Это настроение уловил Удри. Его карьера напоминает карьеру его учителя Депорта. Депорт — портретист, избравший впоследствии тематику, пользующуюся большим спросом, то есть более простую; Удри — религиозный художник, которого в 1719 году приняли в Королевскую академию за «Поклонение волхвов» для церкви Сен-Мартен-де-Шам, — переориентировался, как и Депорт, на ту тематику, на которую одного Депорта не хватает. От активной охоты Удри постепенно переходит к той форме охоты пассивной, которой является натюрморт. «Охоты Людовика XV» заслужили бессмертную славу, а «Белая утка» (1753) входит в число пяти или шести совершеннейших шедевров натюрморта. Произведения Удри были задуманы как огромные шпалеры — часть декора XVIII века, который становился все более роскошным. «Художественный замысел шпалер XVIII века отвечает вкусам времени. Развитие декора и росписи, фантастическая изобретательность линий, возможно, соответствовали стремлению к имитации реальности, к изображению открытого пространства на стенах» (А. Шатле). Изображение охотничьих сцен для городской аристократии, вышедшей из среды финансистов и сборщиков налогов, стало формой выхода в иную реальность, полную социальной символики и труднодостижимую.

Жан Антуан Ватто (1684–1721) — следующая ступень. Вся его живопись — мечта, детски чувствительная мечта, такая нежная и боязливая. Академия приняла его в свои ряды в 1712 году — необыкновенная смелость, ведь ему в это время было всего 28 лет. И, испугавшись своего смелого решения, которое уже не подлежало отмене, Академия придумала новое звание, учредила должность, которую Ватто долгое время занимал один, — «художник галантных празднеств». Ватто — скромный человек. Он из круга художников-анима-листов, отказавшихся от заказов «большого стиля». Отец его был кровельщиком; он отдал сына в учение к Жаку Альберу Жерену, мастеру средней руки из Валансьена, своего родного города. Через свой родной Эно, через Жака Альбера Жерена, а затем через Николя Флегеля и Жан-Жака Спеда, Ватто примкнул к фламандской школе. Решающая встреча; Клод Одран Третий берет его в свою мастерскую. Он знакомится с Береном: и вот он приглашен расписывать новые парижские особняки дорегентской эпохи.

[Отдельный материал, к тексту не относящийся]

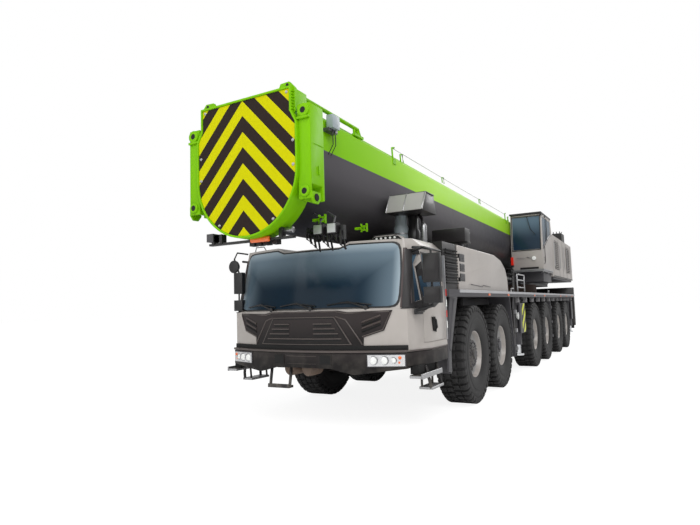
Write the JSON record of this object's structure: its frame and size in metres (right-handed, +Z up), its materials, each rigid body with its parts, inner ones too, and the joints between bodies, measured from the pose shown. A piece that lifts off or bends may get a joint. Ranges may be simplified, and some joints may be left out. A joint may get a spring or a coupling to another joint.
{
  "type": "six-axle mobile crane",
  "caption": "Six-axle all-terrain mobile crane with a stowed box boom, crane cab, steering axles and sliding outriggers.",
  "frame": {"origin": "on the ground, under the middle of the crane's overall length and width", "axes": "+X forward, +Y to the vehicle's left, +Z up"},
  "size_m": [16.51, 3.2916, 3.92],
  "materials": {
    "grey_paint": "satin",
    "green_paint": "satin",
    "blue_grey_paint": "satin",
    "dark_paint": "satin",
    "frame_paint": "satin",
    "board_paint": "satin",
    "steel": "satin",
    "chrome": "polished",
    "tyre": "matt",
    "glass": "clear",
    "black_plastic": "matt",
    "seat": "woven",
    "iron": "rough"
  },
  "bodies": {
    "carrier": {"chassis_frame": "frame_paint", "axle_beams": "frame_paint", "outrigger_boxes": "frame_paint", "deck_and_guards": "frame_paint", "cab_shell": "grey_paint", "cab_windscreen": "glass", "bumper": "dark_paint", "mirrors": "black_plastic", "steps_and_ladder": "dark_paint", "cab_seats_and_fascia": "seat", "engine_hoods": "grey_paint", "radiator_boxes": "dark_paint", "engine_block": "iron", "intake_and_silencer": "grey_paint", "rear_box": "frame_paint", "slew_ring": "frame_paint"},
    "superstructure": {"turret_frame": "frame_paint", "machinery_housing": "grey_paint", "hoist_winch": "steel", "crane_cab_shell": "grey_paint", "crane_cab_panes": "glass", "crane_cab_seat": "seat"},
    "boom": {"boom_shell": "green_paint", "boom_head": "green_paint", "boom_head_board": "board_paint"},
    "ram_barrel": {"luff_ram_barrel": "blue_grey_paint"},
    "ram_rod": {"luff_ram_rod": "chrome"},
    "cab_door_left": {"cab_door_left": "grey_paint", "cab_door_glass_left": "glass"},
    "cab_door_right": {"cab_door_right": "grey_paint", "cab_door_glass_right": "glass"},
    "wheel_1_left": {"wheel_1_left": "tyre"},
    "knuckle_1_left": {"knuckle_1_left": "frame_paint"},
    "wheel_1_right": {"wheel_1_right": "tyre"},
    "knuckle_1_right": {"knuckle_1_right": "frame_paint"},
    "wheel_2_left": {"wheel_2_left": "tyre"},
    "knuckle_2_left": {"knuckle_2_left": "frame_paint"},
    "wheel_2_right": {"wheel_2_right": "tyre"},
    "knuckle_2_right": {"knuckle_2_right": "frame_paint"},
    "wheel_3_left": {"wheel_3_left": "tyre"},
    "wheel_3_right": {"wheel_3_right": "tyre"},
    "wheel_4_left": {"wheel_4_left": "tyre"},
    "wheel_4_right": {"wheel_4_right": "tyre"},
    "wheel_5_left": {"wheel_5_left": "tyre"},
    "knuckle_5_left": {"knuckle_5_left": "frame_paint"},
    "wheel_5_right": {"wheel_5_right": "tyre"},
    "knuckle_5_right": {"knuckle_5_right": "frame_paint"},
    "wheel_6_left": {"wheel_6_left": "tyre"},
    "knuckle_6_left": {"knuckle_6_left": "frame_paint"},
    "wheel_6_right": {"wheel_6_right": "tyre"},
    "knuckle_6_right": {"knuckle_6_right": "frame_paint"},
    "outrigger_beam_front_left": {"outrigger_beam_front_left": "grey_paint"},
    "jack_leg_front_left": {"jack_leg_front_left": "chrome"},
    "outrigger_beam_front_right": {"outrigger_beam_front_right": "grey_paint"},
    "jack_leg_front_right": {"jack_leg_front_right": "chrome"},
    "outrigger_beam_rear_left": {"outrigger_beam_rear_left": "grey_paint"},
    "jack_leg_rear_left": {"jack_leg_rear_left": "chrome"},
    "outrigger_beam_rear_right": {"outrigger_beam_rear_right": "grey_paint"},
    "jack_leg_rear_right": {"jack_leg_rear_right": "chrome"}
  },
  "joints": [
    {"name": "cab_door_left_hinge", "type": "hinge", "parent": "carrier", "child": "cab_door_left", "pos_m": [6.648, 1.468, 1.575], "axis": [0, 0, -1], "range_deg": [0, 70]},
    {"name": "cab_door_right_hinge", "type": "hinge", "parent": "carrier", "child": "cab_door_right", "pos_m": [6.648, -1.468, 1.575], "axis": [0, 0, 1], "range_deg": [0, 70]},
    {"name": "steer_1_left", "type": "hinge", "parent": "carrier", "child": "knuckle_1_left", "pos_m": [4.65, 1.1, 0.74], "axis": [0, 0, 1], "range_deg": [-30, 30]},
    {"name": "roll_1_left", "type": "hinge", "parent": "knuckle_1_left", "child": "wheel_1_left", "pos_m": [4.65, 1.2725, 0.74], "axis": [0, 1, 0], "continuous": true},
    {"name": "steer_1_right", "type": "hinge", "parent": "carrier", "child": "knuckle_1_right", "pos_m": [4.65, -1.1, 0.74], "axis": [0, 0, 1], "range_deg": [-27.01, 27.01]},
    {"name": "roll_1_right", "type": "hinge", "parent": "knuckle_1_right", "child": "wheel_1_right", "pos_m": [4.65, -1.2725, 0.74], "axis": [0, 1, 0], "continuous": true},
    {"name": "steer_2_left", "type": "hinge", "parent": "carrier", "child": "knuckle_2_left", "pos_m": [3, 1.1, 0.74], "axis": [0, 0, 1], "range_deg": [-24.01, 24.01]},
    {"name": "roll_2_left", "type": "hinge", "parent": "knuckle_2_left", "child": "wheel_2_left", "pos_m": [3, 1.2725, 0.74], "axis": [0, 1, 0], "continuous": true},
    {"name": "steer_2_right", "type": "hinge", "parent": "carrier", "child": "knuckle_2_right", "pos_m": [3, -1.1, 0.74], "axis": [0, 0, 1], "range_deg": [-22.21, 22.21]},
    {"name": "roll_2_right", "type": "hinge", "parent": "knuckle_2_right", "child": "wheel_2_right", "pos_m": [3, -1.2725, 0.74], "axis": [0, 1, 0], "continuous": true},
    {"name": "roll_3_left", "type": "hinge", "parent": "carrier", "child": "wheel_3_left", "pos_m": [-0.3, 1.2725, 0.74], "axis": [0, 1, 0], "continuous": true},
    {"name": "roll_3_right", "type": "hinge", "parent": "carrier", "child": "wheel_3_right", "pos_m": [-0.3, -1.2725, 0.74], "axis": [0, 1, 0], "continuous": true},
    {"name": "roll_4_left", "type": "hinge", "parent": "carrier", "child": "wheel_4_left", "pos_m": [-1.95, 1.2725, 0.74], "axis": [0, 1, 0], "continuous": true},
    {"name": "roll_4_right", "type": "hinge", "parent": "carrier", "child": "wheel_4_right", "pos_m": [-1.95, -1.2725, 0.74], "axis": [0, 1, 0], "continuous": true},
    {"name": "steer_5_left", "type": "hinge", "parent": "carrier", "child": "knuckle_5_left", "pos_m": [-4.05, 1.1, 0.74], "axis": [0, 0, 1], "range_deg": [-7.51, 7.51]},
    {"name": "roll_5_left", "type": "hinge", "parent": "knuckle_5_left", "child": "wheel_5_left", "pos_m": [-4.05, 1.2725, 0.74], "axis": [0, 1, 0], "continuous": true},
    {"name": "steer_5_right", "type": "hinge", "parent": "carrier", "child": "knuckle_5_right", "pos_m": [-4.05, -1.1, 0.74], "axis": [0, 0, 1], "range_deg": [-7.21, 7.21]},
    {"name": "roll_5_right", "type": "hinge", "parent": "knuckle_5_right", "child": "wheel_5_right", "pos_m": [-4.05, -1.2725, 0.74], "axis": [0, 1, 0], "continuous": true},
    {"name": "steer_6_left", "type": "hinge", "parent": "carrier", "child": "knuckle_6_left", "pos_m": [-5.75, 1.1, 0.74], "axis": [0, 0, 1], "range_deg": [-15.01, 15.01]},
    {"name": "roll_6_left", "type": "hinge", "parent": "knuckle_6_left", "child": "wheel_6_left", "pos_m": [-5.75, 1.2725, 0.74], "axis": [0, 1, 0], "continuous": true},
    {"name": "steer_6_right", "type": "hinge", "parent": "carrier", "child": "knuckle_6_right", "pos_m": [-5.75, -1.1, 0.74], "axis": [0, 0, 1], "range_deg": [-14.41, 14.41]},
    {"name": "roll_6_right", "type": "hinge", "parent": "knuckle_6_right", "child": "wheel_6_right", "pos_m": [-5.75, -1.2725, 0.74], "axis": [0, 1, 0], "continuous": true},
    {"name": "outrigger_front_left_slide", "type": "slide", "parent": "carrier", "child": "outrigger_beam_front_left", "axis": [0, 1, 0], "range_m": [0, 2]},
    {"name": "jack_front_left_slide", "type": "slide", "parent": "outrigger_beam_front_left", "child": "jack_leg_front_left", "axis": [0, 0, -1], "range_m": [0, 0.6]},
    {"name": "outrigger_front_right_slide", "type": "slide", "parent": "carrier", "child": "outrigger_beam_front_right", "axis": [0, -1, 0], "range_m": [0, 2]},
    {"name": "jack_front_right_slide", "type": "slide", "parent": "outrigger_beam_front_right", "child": "jack_leg_front_right", "axis": [0, 0, -1], "range_m": [0, 0.6]},
    {"name": "outrigger_rear_left_slide", "type": "slide", "parent": "carrier", "child": "outrigger_beam_rear_left", "axis": [0, 1, 0], "range_m": [0, 2]},
    {"name": "jack_rear_left_slide", "type": "slide", "parent": "outrigger_beam_rear_left", "child": "jack_leg_rear_left", "axis": [0, 0, -1], "range_m": [0, 0.6]},
    {"name": "outrigger_rear_right_slide", "type": "slide", "parent": "carrier", "child": "outrigger_beam_rear_right", "axis": [0, -1, 0], "range_m": [0, 2]},
    {"name": "jack_rear_right_slide", "type": "slide", "parent": "outrigger_beam_rear_right", "child": "jack_leg_rear_right", "axis": [0, 0, -1], "range_m": [0, 0.6]},
    {"name": "slew", "type": "hinge", "parent": "carrier", "child": "superstructure", "pos_m": [-3.55, 0, 2], "axis": [0, 0, 1], "range_deg": [-340, 0]},
    {"name": "luff", "type": "hinge", "parent": "superstructure", "child": "boom", "pos_m": [-6.65, 0, 3.3], "axis": [0, -1, 0], "range_deg": [0, 82]},
    {"name": "ram_tilt", "type": "hinge", "parent": "superstructure", "child": "ram_barrel", "pos_m": [-4.65, 0, 2.25], "axis": [0, -1, 0], "range_deg": [0, 90.2]},
    {"name": "ram_slide", "type": "slide", "parent": "ram_barrel", "child": "ram_rod", "axis": [1, 0, 0], "range_m": [0, 2.86]}
  ],
  "couplings": [
    {"joint": "steer_1_right", "follows": "steer_1_left", "ratio": 0.9},
    {"joint": "steer_2_left", "follows": "steer_1_left", "ratio": 0.8},
    {"joint": "steer_2_right", "follows": "steer_1_left", "ratio": 0.74},
    {"joint": "steer_5_left", "follows": "steer_1_left", "ratio": -0.25},
    {"joint": "steer_5_right", "follows": "steer_1_left", "ratio": -0.24},
    {"joint": "steer_6_left", "follows": "steer_1_left", "ratio": -0.5},
    {"joint": "steer_6_right", "follows": "steer_1_left", "ratio": -0.48},
    {"joint": "ram_tilt", "follows": "luff", "ratio": 1.0991},
    {"joint": "ram_slide", "follows": "luff", "m_per_rad": 1.9882}
  ]
}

Стремясь забраться на верхушку социальной лестницы, он участвует в академическом конкурсе. В 1709 году он занимает второе место и разочарован. В двадцать восемь лет он возвращается в Валансьен. Знаменательное решение. Он видит войну и пишет «Новобранца». Его замечает Сируа, торговец картинами. И вот уже Ватто достиг богатства и признания. Перед приемом в Академию он показывает свои картины Кроза. Живописец галантных празднеств поставляет финансистам чувствительно-мечтательные картины. Вот «Времена года», «Отплытие на остров Цитеры», «Ради чести красавицы», «Красавицам слушать не следует»… Он вспоминает о театре — еще одном воплощении мечты, задумывается о своем скромном происхождении, о том, что ему, измученному чахоткой, жить остается недолго, — и появляются его последние жанровые сцены. Вот его «Тихая любовь» (характерное название), «Любовь во французском театре», «Любовь в итальянском театре». Благодаря итальянскому театру появляются «Жиль» — состояние души в маске — и «Танец». Затем — полные эротизма «Юпитер и Антиопа», «За туалетом», «Утренний туалет», эскиз для «Суда Париса», на котором Венера невинно изображена в виде субретки, снимающей сорочку.

Ватто— символ эпохи… Он запечатлел мечту целой цивилизации, мечту всей Европы в кризисный период; после него галантным празднествам уже недостает легкости, все приобретает нарочитость, привкус вульгарности. Вот цена Ватто, вот прекрасное собрание истинных талантов.